Tuesday was the first day the Patriots go a true look at how both teams will play in the trenches with pads on. And boy, was that battle fun to watch.
The Patriots offense implemented its run game heavily Tuesday only to see the defense routinely own the line of scrimmage and stuff their ball-carriers early.
Defensive tackles Davon Godchaux, Lawrence Guy, and rookie Christian Barmore continually stood blockers up or burst through the line of scrimmage to blow up plays in the backfield. At one point, Deatrich Wise Jr., who’s known mainly for his pass-rushing ability, busted through Shaq Mason to get a tackle-for-loss on James White.
These are great signs for a Patriots run defense that ranked among the league’s worst in 2020.
Later in practice, though, the offense started to get things going on the ground, even forcing the entire defense to run a lap for losing a rep down by the goal line.
Jonnu Smith’s ability as a lead blocker on the edge stood out as well as a few early runs that saw Isaiah Wynn and Michael Onwenu clear a massive hole on the left side for Sony Michel and the massive Trent Brown get outside to kick out a blocker on a pitch to the right.
Iron sharpens iron, they say. With the run defense looking far more formidable so far, it’ll be fun watching these two trench units make each other better.
You might have heard it before, but it bears repeating: Josh Uche is a blur on pass rushes.
At one point, he torched reserve tackle Yodny Cajuste around the edge during 1-on-1 drills so hard Cajuste might not have been there at all. His bend and big-time speed will be fun to watch in a pass-rushing role this season.
The rookie Barmore also showed out during 1-on-1 wins, winning five reps on his own and showing off an impressive array of hand-fighting moves. Some of them resembled stab moves made famous by all-time great pass-rusher Reggie White, whom Barmore said he used to watch on YouTube.
The second-round rookie tackle did suffer a minor injury at practice, getting his left foot examined by team trainers and getting his feet re-taped. But he stayed on the practice field.
-Rookie running back Rhamondre Stevenson brought the crowd to its feet by running over defensive back Myles Bryant during team drills. Bryant came in low for a big hit during a live tackling drill, but Stevenson absorbed it and kept going for a big gain.
To this point, the fourth-round rookie has mainly made plays in the passing game with soft hands out of the backfield. But runs like that are why the Patriots drafted him.
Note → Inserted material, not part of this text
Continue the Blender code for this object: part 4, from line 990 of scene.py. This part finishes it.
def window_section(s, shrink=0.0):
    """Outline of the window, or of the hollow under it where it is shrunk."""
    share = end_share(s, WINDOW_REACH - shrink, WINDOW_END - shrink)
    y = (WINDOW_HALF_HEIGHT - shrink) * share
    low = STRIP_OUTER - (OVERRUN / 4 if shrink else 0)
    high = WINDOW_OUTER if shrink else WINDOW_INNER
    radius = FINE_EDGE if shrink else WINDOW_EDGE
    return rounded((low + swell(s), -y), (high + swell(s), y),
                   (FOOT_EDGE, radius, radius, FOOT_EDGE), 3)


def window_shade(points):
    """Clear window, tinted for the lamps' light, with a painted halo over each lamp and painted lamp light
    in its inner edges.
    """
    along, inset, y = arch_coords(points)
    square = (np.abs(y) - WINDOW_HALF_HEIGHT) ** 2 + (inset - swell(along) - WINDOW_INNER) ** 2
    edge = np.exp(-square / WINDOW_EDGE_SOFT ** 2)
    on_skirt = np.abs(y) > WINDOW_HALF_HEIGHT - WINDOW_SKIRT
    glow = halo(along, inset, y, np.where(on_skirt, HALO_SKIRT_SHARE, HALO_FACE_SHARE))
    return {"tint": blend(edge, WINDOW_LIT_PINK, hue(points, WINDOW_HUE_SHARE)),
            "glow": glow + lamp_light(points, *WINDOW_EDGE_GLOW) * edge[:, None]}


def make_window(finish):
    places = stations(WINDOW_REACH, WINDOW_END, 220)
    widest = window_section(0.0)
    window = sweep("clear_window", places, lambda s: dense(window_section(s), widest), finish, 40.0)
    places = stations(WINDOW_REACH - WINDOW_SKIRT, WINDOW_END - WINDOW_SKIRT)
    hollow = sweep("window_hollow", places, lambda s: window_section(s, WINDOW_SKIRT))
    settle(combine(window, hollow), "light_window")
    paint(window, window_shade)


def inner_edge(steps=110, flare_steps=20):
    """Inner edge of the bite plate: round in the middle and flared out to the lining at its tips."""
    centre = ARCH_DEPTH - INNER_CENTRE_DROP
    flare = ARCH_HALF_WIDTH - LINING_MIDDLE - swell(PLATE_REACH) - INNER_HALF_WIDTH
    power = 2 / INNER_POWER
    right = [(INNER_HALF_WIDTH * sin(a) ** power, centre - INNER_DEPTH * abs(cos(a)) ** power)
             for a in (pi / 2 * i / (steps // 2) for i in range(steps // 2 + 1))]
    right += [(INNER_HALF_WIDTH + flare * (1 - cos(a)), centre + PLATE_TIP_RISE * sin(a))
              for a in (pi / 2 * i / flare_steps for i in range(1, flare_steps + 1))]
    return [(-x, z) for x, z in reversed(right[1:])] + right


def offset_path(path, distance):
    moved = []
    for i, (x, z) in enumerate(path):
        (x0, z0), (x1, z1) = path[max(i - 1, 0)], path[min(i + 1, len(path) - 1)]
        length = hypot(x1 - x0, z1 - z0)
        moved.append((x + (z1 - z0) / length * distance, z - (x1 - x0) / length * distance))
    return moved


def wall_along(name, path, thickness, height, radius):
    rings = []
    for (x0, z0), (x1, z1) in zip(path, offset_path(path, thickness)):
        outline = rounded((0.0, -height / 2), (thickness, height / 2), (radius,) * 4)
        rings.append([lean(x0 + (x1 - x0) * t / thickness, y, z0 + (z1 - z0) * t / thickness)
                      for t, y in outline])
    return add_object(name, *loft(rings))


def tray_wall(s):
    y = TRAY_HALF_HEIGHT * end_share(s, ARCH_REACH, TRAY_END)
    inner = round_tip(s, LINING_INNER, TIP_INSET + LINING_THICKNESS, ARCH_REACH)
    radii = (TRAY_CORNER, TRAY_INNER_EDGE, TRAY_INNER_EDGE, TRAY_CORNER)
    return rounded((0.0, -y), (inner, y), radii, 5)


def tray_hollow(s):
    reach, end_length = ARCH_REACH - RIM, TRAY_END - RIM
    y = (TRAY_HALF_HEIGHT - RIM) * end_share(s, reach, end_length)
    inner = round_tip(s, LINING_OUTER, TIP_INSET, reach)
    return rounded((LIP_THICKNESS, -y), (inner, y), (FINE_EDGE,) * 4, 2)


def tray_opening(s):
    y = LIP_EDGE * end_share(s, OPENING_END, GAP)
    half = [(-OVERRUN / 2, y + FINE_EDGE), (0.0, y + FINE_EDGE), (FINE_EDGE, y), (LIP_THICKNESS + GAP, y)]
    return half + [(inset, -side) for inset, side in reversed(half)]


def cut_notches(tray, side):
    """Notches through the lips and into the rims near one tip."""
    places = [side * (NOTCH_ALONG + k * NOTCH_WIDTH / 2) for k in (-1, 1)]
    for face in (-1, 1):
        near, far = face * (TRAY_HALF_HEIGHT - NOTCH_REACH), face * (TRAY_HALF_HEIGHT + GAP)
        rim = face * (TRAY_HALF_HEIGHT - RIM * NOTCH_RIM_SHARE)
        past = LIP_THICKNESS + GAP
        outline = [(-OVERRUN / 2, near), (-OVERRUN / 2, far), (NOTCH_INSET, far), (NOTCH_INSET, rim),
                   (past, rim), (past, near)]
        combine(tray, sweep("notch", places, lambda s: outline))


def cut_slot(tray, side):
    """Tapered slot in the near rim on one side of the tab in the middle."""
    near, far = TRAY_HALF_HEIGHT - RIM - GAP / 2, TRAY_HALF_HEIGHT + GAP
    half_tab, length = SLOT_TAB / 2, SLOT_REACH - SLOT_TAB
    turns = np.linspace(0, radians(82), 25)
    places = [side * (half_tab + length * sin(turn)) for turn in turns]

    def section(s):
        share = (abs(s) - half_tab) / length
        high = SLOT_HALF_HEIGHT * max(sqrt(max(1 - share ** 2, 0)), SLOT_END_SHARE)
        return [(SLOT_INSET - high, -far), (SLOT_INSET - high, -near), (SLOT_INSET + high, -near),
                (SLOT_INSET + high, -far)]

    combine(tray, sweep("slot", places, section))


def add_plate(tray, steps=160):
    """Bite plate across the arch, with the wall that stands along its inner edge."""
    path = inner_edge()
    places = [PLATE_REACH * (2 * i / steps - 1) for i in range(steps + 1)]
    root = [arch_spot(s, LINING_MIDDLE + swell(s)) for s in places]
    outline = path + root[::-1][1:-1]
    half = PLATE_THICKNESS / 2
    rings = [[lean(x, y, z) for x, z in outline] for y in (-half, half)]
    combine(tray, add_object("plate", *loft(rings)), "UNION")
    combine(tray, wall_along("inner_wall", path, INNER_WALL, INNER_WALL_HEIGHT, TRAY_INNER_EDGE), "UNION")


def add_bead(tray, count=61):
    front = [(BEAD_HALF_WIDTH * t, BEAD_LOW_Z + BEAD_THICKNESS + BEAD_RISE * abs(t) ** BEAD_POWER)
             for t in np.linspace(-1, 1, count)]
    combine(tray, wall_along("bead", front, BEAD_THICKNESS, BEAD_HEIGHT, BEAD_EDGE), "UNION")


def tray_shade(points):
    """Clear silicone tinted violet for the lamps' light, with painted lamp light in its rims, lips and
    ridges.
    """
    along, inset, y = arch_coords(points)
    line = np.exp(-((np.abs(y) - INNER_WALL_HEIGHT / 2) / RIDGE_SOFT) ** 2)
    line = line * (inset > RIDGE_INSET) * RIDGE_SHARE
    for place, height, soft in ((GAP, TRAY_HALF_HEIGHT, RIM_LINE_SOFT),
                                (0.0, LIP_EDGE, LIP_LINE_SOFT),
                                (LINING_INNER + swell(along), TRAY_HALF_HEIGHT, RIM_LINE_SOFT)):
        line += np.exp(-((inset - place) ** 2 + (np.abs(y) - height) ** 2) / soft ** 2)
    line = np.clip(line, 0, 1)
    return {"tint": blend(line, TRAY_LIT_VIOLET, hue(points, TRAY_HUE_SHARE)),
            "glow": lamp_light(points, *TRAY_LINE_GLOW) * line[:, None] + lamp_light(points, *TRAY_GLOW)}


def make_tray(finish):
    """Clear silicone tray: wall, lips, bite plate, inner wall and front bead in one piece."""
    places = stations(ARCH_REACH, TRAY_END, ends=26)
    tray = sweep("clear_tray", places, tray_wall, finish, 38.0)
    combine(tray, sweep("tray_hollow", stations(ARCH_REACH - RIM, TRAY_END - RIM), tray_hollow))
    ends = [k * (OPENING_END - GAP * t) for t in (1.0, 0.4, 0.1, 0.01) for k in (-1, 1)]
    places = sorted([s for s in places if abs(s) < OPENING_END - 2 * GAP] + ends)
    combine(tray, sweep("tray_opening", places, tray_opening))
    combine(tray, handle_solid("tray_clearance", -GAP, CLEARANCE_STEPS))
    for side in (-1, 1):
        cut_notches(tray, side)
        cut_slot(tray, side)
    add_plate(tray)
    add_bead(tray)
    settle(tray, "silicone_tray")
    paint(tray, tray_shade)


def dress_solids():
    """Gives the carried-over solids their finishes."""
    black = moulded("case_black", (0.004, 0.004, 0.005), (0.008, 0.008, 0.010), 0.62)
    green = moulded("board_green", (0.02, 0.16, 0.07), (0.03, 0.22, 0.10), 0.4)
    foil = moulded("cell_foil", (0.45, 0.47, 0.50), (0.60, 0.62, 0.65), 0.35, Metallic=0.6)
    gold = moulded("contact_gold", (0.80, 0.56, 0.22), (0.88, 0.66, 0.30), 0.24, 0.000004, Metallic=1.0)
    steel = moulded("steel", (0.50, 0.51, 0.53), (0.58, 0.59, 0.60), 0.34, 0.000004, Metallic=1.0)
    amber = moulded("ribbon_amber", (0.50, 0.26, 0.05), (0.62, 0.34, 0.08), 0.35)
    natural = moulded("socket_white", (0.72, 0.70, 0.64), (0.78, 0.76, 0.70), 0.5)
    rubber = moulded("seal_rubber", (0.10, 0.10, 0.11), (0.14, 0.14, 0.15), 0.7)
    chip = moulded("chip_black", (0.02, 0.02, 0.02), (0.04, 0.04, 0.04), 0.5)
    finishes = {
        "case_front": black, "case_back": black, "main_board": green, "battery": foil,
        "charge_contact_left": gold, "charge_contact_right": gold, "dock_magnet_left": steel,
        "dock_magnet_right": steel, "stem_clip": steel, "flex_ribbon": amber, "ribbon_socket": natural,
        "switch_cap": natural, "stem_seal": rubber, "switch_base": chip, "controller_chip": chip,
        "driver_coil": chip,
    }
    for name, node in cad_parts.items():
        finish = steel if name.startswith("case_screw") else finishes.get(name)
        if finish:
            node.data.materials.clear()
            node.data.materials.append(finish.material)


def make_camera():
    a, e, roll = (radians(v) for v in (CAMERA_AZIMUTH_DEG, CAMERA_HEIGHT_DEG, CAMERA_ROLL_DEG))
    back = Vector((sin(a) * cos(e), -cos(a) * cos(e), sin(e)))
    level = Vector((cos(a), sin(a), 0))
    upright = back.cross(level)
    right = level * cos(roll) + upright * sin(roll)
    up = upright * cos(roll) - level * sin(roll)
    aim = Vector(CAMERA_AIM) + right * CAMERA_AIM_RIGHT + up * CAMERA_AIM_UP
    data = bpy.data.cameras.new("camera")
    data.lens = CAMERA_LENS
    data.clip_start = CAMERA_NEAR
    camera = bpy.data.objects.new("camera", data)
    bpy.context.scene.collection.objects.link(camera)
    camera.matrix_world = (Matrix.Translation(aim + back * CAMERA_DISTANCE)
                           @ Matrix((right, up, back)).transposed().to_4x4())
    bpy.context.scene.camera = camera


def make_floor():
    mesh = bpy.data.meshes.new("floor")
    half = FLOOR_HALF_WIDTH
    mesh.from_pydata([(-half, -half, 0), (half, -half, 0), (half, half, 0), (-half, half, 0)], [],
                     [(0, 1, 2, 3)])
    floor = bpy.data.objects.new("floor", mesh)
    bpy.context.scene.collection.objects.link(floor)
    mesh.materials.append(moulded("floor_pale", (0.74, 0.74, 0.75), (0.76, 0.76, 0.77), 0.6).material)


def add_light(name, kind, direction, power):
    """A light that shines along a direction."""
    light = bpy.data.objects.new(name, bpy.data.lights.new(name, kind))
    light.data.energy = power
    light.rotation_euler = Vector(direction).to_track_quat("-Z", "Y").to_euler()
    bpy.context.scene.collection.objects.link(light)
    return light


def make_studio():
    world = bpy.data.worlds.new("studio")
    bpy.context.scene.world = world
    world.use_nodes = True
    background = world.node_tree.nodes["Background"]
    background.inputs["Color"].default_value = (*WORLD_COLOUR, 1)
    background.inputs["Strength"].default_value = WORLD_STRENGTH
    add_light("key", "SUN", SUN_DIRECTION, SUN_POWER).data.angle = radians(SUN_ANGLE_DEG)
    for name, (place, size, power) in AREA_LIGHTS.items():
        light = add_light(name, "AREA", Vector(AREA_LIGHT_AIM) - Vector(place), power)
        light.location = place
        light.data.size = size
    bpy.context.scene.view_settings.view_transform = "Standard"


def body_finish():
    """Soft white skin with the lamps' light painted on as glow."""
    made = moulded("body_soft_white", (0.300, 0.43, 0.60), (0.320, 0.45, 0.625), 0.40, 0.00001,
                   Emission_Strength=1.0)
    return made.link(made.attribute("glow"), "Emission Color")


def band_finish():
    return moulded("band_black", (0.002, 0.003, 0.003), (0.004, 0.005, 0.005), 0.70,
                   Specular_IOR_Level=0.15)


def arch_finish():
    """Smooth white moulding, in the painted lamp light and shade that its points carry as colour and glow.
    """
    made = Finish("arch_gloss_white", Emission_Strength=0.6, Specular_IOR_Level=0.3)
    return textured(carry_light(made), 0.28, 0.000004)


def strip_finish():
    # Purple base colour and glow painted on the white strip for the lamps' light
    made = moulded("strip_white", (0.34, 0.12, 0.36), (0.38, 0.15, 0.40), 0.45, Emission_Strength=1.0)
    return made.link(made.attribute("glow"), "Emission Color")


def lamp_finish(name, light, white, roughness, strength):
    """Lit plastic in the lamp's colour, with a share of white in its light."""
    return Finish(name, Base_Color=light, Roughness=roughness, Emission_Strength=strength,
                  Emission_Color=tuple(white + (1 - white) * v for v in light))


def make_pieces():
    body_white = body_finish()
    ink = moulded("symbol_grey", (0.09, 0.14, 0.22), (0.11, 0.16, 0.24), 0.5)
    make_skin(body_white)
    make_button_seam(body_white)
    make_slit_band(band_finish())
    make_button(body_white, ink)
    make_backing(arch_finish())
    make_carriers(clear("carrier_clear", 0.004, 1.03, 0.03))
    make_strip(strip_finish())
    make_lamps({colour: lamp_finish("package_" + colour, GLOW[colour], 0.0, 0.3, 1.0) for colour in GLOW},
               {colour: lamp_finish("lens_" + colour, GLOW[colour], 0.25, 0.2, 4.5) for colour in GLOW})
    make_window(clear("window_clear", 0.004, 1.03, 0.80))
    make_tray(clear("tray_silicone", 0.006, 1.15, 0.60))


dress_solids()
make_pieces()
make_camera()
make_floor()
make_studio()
You’d better bring your whole body, arms included, if you want to bring him down.
-Newton had a sideline throw on 7-on-7s to Smith that, despite being caught, drew some jeers from the media tent at first glance.
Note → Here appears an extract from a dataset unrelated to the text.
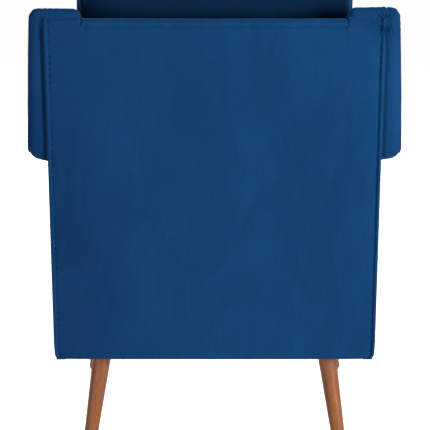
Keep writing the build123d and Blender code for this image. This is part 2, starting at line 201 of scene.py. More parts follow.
# %% Velvet finish
def velvet(name, deep, bright, sheen):
    """Brushed pile between a deep and a bright colour."""
    made, tree, shader, place = new_finish(name)
    patches = cloudy(tree, stretched(tree, place, (1.0, 1.0, 0.62)), 5.2, 4.0, 0.6, 0.7)
    strokes = cloudy(tree, stretched(tree, place, (34.0, 34.0, 9.0)), 1.0, 3.0, 0.6, 1.4)
    pile = cloudy(tree, place, 900.0, 2.0, 0.7)
    middle = tuple((d + b) / 2 for d, b in zip(deep, bright))
    body = ramp(tree, patches, (0.25, deep), (0.5, middle), (0.78, bright))
    brushed = mixed(tree, "MULTIPLY", 1.0, body,
                    ramp(tree, strokes, (0.25, (0.86, 0.89, 0.91)), (0.75, (1.10, 1.07, 1.06))))
    speckled = mixed(tree, "MULTIPLY", 1.0, brushed,
                     ramp(tree, pile, (0.3, (0.86, 0.88, 0.90)), (0.7, (1.10, 1.10, 1.10))))
    tree.links.new(speckled, shader.inputs["Base Color"])
    tree.links.new(spread(tree, strokes, 0.72, 0.92), shader.inputs["Roughness"])
    shader.inputs["Specular IOR Level"].default_value = 0.05
    shader.inputs["Sheen Weight"].default_value = sheen
    shader.inputs["Sheen Roughness"].default_value = 0.38
    shader.inputs["Sheen Tint"].default_value = (0.10, 0.46, 1.0, 1.0)
    raised_by(tree, shader, (patches, 0.0016), (strokes, 0.0009), (pile, 0.00035))
    return made


velvet_deep = (0.0012, 0.0250, 0.082)
velvet_bright = (0.0034, 0.0400, 0.122)
velvet_sheen = 0.36
navy_velvet = velvet("navy_velvet", velvet_deep, velvet_bright, velvet_sheen)
print("finish", navy_velvet.name, "with", len(navy_velvet.node_tree.nodes), "nodes")

# %% [markdown]
# ## A sheet of cloth over a face
#
# Most of the body is cloth pulled flat over boards. A modeller could start from a plane and subdivide
# it, but then the edges stay sharp. Here each panel is a grid with close rows near its edges, so it
# can roll over them, and with a hidden back, so that it is a closed piece of cloth. A height
# function says how far the cloth stands proud at each place.

# %% Cloth panel helpers
edge_band = 0.016                  # rows stand close together this near to an edge
close_rows = 0.0016
open_rows = 0.006


def marks(length, band, fine, coarse):
    """Positions along a length, close together within a band at each end."""
    ends = np.linspace(0.0, band, round(band / fine) + 1)
    middle = np.linspace(band, length - band, max(2, round((length - 2 * band) / coarse) + 1))
    return np.concatenate([ends, middle[1:-1], length - ends[::-1]])


def rolled(distance, radius):
    """How far a surface drops at this distance from an edge that it rolls over."""
    inside = np.clip(radius - distance, 0.0, radius)
    return radius - np.sqrt(np.maximum(radius ** 2 - inside ** 2, 0.0))


def waves(x, y, z=0.0):
    """Smooth noise between -1 and 1 for arrays of coordinates, in waves per metre."""
    x, y, z = np.broadcast_arrays(x, y, z)
    flat = [noise.noise(Vector(p)) for p in zip(x.ravel(), y.ravel(), z.ravel())]
    return np.array(flat).reshape(x.shape)


def eased(share):
    """A share held between 0 and 1 that starts and stops gently."""
    share = np.clip(share, 0, 1)
    return share * share * (3 - 2 * share)


def add_object(name, data):
    """A new object in the scene that shows this data."""
    piece = bpy.data.objects.new(name, data)
    bpy.context.scene.collection.objects.link(piece)
    return piece


def mesh_piece(name, points, faces, finish):
    """A smooth mesh object from points and faces, with its faces turned outwards."""
    mesh = bpy.data.meshes.new(name)
    mesh.from_pydata([tuple(p) for p in points], [], faces)
    work = bmesh.new()
    work.from_mesh(mesh)
    bmesh.ops.remove_doubles(work, verts=work.verts, dist=1e-6)
    bmesh.ops.recalc_face_normals(work, faces=work.faces)
    work.to_mesh(mesh)
    work.free()
    mesh.shade_smooth()
    mesh.materials.append(finish)
    return add_object(name, mesh)


def grid_faces(rows, columns, start=0):
    """Quads over a grid of points that are listed row by row."""
    first = [start + r * columns + c for r in range(rows - 1) for c in range(columns - 1)]
    return [(i, i + 1, i + columns + 1, i + columns) for i in first]


def closed_sheet(name, face, back, finish):
    """A closed piece of cloth between two grids of points of the same size."""
    rows, columns = face.shape[:2]
    count = rows * columns
    points = np.concatenate([face.reshape(-1, 3), back.reshape(-1, 3)])
    faces = grid_faces(rows, columns) + grid_faces(rows, columns, count)
    rim = (list(range(columns)) + [r * columns + columns - 1 for r in range(1, rows)]
           + [count - 1 - c for c in range(1, columns)] + [r * columns for r in range(rows - 2, 0, -1)])
    for here, there in zip(rim, rim[1:] + rim[:1]):
        faces.append((here, there, there + count, here + count))
    return mesh_piece(name, points, faces, finish)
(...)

As Smith ran a wheel route against zone coverage, Newton threw the ball high and along the sideline to Smith, who stopped to snare the ball and get both feet in bounds for a beautiful catch.
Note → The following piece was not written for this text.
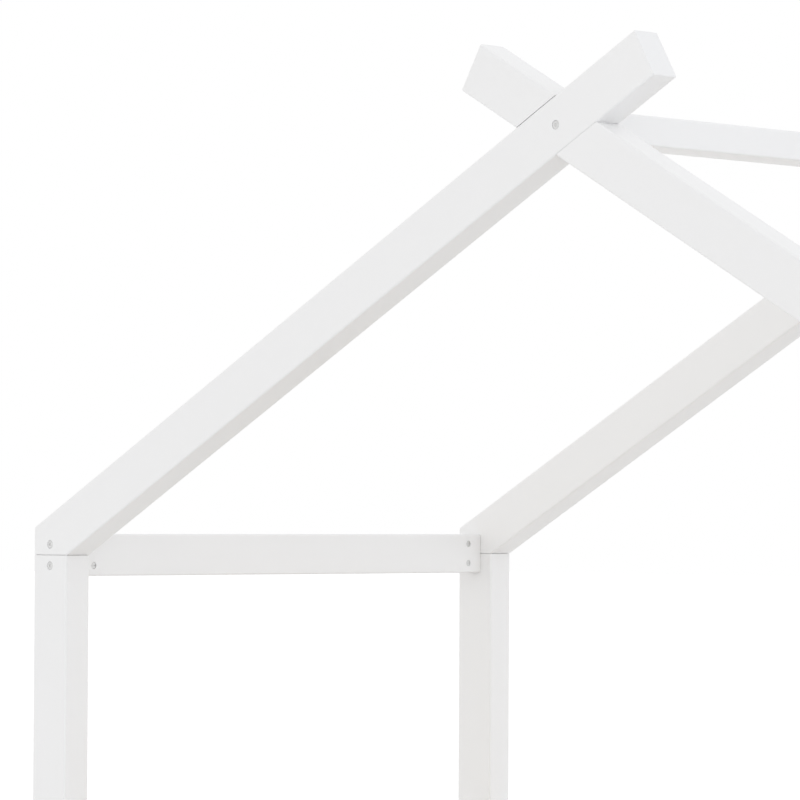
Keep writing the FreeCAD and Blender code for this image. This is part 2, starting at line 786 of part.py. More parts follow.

The throw was deemed “off-target” by several observers, who wondered why Newton didn’t lead the tight end up the field. The reason, as it turns out, had to be seen from another angle: cornerback Jonathan Jones was driving down on the throw from above and might have intercepted it if it had been thrown low and out in front.
Newton’s reputation as a scattershot passer doesn’t earn him much benefit of the doubt in these moments, as also seen with a play last Wednesday where some claimed he was “bailed out” by a diving N’Keal Harry on what was actually a pinpoint back-shoulder throw.
But it’s interesting to see how some of Newton’s throws are perceived versus those of his competition.
-Clete Blakeman’s crew launched a couple of flags during early half-speed drills, including one for an offensive holding penalty and an offensive pass interference call on a pick play where receivers started blocking too far down the field.
Defensive back Justin Bethel also got dinged for a defensive holding call against Isaiah Zuber during 1-on-1 WR/DB drills.
Several cornerbacks had been wearing circular mitts on their hands during non-padded practices to avoid holding penalties. But with the pads on, it’s time to find out what’s allowed and what isn’t as far as defensive contact.
-Linebacker Raekwon McMillan, who’s had a solid camp, left practice early after pulling up on a punt coverage drill.